* **Available data**

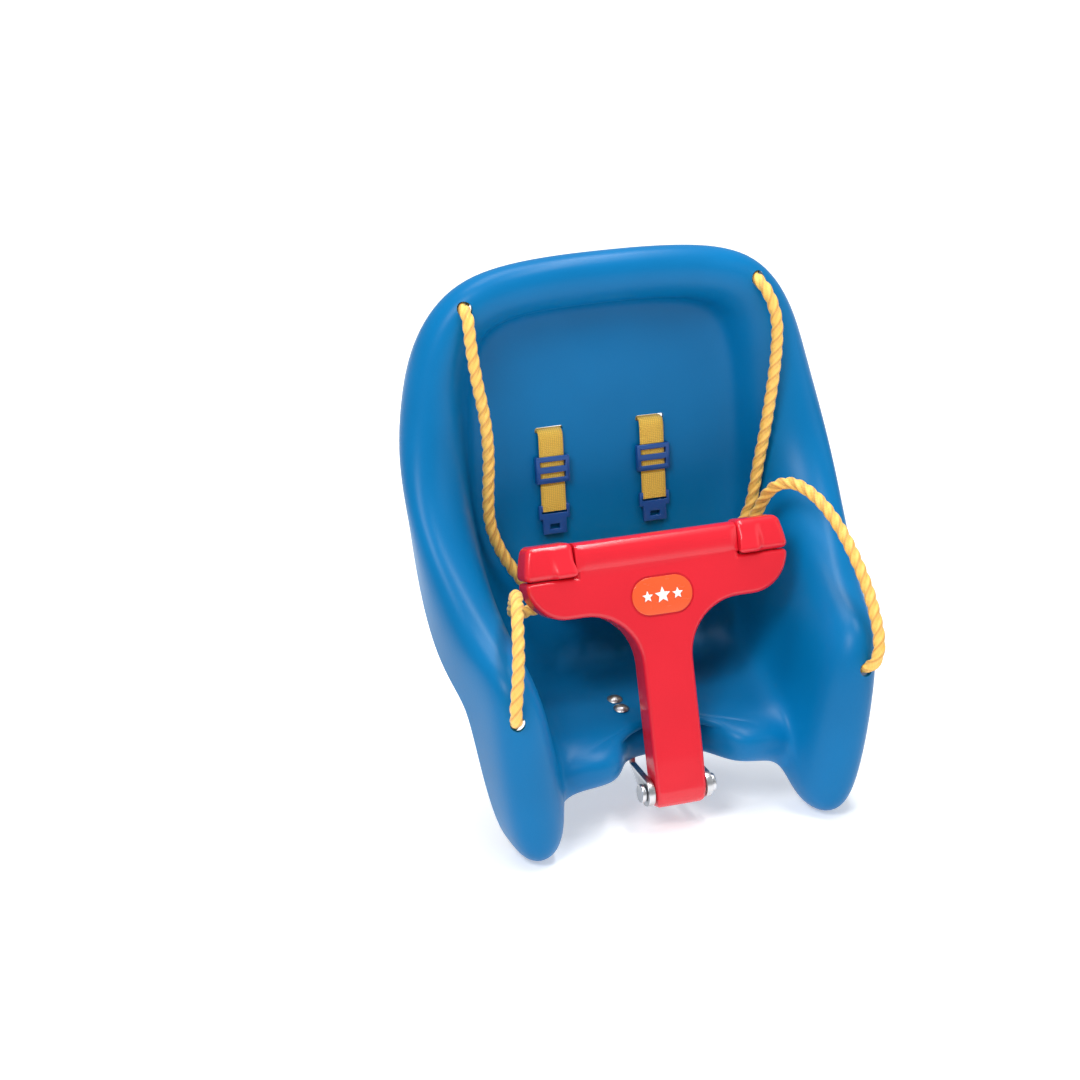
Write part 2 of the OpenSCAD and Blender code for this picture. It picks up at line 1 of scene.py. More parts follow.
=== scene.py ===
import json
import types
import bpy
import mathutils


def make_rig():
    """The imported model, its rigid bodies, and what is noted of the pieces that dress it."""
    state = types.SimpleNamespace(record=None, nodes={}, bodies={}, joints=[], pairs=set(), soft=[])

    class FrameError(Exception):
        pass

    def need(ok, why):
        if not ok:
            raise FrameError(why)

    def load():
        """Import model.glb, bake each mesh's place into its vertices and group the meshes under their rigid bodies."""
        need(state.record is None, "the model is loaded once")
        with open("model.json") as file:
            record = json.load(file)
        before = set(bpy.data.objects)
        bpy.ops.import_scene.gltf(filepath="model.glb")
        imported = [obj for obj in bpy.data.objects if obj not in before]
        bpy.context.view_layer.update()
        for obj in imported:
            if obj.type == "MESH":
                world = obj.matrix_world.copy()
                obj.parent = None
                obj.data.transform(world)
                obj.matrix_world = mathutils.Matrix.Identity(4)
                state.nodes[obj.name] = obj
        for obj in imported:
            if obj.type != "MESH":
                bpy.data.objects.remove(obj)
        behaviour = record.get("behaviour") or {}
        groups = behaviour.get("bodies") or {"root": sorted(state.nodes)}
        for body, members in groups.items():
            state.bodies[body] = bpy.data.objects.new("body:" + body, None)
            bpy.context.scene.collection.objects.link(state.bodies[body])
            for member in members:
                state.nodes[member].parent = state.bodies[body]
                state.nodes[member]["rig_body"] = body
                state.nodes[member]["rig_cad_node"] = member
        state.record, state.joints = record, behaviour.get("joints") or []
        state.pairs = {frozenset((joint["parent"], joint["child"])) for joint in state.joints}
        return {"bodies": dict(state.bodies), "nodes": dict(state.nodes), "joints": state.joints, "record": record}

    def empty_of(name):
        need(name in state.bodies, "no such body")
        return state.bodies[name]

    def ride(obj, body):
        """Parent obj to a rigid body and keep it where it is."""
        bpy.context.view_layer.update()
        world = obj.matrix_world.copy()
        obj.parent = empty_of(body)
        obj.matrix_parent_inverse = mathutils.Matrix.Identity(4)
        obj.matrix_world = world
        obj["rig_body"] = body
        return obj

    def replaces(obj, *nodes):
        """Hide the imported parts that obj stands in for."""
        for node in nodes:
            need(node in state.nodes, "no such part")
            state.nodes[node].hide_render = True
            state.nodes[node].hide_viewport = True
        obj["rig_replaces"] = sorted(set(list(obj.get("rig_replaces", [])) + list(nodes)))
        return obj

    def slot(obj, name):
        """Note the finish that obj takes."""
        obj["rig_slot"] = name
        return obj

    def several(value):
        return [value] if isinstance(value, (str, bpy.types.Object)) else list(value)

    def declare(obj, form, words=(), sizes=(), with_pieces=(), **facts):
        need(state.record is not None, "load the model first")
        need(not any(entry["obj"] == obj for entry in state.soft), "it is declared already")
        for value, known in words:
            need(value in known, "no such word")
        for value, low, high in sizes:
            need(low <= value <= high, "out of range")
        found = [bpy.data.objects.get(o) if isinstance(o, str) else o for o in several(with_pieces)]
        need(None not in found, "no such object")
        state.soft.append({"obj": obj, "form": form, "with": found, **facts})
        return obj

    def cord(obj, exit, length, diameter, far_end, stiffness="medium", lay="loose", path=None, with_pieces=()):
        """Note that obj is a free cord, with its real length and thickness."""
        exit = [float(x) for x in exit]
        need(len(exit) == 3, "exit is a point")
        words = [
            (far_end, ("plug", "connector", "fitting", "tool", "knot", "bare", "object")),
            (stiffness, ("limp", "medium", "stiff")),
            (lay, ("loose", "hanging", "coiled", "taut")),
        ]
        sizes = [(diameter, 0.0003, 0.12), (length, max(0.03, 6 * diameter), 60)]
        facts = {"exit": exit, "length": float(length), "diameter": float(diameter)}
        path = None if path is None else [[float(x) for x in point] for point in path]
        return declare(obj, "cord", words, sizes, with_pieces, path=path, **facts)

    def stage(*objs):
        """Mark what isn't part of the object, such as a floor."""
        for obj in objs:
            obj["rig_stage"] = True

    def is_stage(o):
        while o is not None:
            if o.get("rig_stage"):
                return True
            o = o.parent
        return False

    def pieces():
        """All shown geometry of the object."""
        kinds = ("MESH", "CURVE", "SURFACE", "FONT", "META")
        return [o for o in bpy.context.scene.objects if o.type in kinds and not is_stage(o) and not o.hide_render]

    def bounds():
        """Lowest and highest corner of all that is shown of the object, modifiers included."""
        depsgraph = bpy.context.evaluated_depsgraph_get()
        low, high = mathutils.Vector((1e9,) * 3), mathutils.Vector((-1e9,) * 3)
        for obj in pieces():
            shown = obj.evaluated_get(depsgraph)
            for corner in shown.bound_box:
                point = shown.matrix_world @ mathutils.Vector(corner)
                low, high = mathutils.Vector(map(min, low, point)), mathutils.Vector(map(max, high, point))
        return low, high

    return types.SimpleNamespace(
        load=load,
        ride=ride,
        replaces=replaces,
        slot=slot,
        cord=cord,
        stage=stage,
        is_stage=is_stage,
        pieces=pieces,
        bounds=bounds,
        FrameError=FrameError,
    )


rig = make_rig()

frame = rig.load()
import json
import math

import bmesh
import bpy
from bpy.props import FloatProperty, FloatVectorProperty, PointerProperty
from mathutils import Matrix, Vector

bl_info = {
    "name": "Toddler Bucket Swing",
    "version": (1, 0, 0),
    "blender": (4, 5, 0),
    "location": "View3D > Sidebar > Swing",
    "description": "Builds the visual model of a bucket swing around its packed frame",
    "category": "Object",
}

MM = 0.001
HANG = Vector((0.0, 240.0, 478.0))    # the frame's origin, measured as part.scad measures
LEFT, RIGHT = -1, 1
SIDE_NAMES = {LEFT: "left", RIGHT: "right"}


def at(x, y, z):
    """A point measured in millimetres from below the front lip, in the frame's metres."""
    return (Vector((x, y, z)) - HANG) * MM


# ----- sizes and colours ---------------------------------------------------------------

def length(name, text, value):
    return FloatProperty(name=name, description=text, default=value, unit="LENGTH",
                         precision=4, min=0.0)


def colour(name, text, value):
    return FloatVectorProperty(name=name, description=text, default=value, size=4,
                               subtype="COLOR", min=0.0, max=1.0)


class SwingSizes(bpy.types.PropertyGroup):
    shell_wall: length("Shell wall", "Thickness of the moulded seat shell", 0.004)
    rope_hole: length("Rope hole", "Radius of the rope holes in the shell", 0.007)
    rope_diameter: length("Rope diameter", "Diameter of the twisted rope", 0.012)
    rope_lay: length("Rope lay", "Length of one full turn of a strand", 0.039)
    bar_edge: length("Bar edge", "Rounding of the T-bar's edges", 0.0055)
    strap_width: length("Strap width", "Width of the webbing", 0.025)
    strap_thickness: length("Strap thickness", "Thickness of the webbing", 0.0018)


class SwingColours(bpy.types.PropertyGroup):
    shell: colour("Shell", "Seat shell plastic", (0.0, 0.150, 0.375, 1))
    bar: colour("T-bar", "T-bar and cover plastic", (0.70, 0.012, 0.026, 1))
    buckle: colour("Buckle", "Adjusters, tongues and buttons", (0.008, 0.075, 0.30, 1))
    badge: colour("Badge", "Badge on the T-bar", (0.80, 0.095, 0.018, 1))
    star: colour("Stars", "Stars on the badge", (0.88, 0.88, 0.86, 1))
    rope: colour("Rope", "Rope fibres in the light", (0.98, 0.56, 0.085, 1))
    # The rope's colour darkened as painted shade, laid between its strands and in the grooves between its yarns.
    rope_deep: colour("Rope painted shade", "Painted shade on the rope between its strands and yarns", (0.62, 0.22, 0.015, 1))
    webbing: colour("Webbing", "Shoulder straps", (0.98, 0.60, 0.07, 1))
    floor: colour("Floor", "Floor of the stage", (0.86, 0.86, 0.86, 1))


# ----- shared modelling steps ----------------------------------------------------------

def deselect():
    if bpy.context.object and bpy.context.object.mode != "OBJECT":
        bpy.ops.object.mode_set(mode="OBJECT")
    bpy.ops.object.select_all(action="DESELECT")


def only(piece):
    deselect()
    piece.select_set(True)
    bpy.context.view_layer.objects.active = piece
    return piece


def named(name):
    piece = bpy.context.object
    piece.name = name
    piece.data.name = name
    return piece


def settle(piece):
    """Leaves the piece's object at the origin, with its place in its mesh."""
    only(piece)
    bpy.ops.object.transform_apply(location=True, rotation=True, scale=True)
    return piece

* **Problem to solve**
Isolate the lines that hold the word "json" and copy all of them.

* **Answer for this exercise**
import json
        with open("model.json") as file:
            record = json.load(file)
import json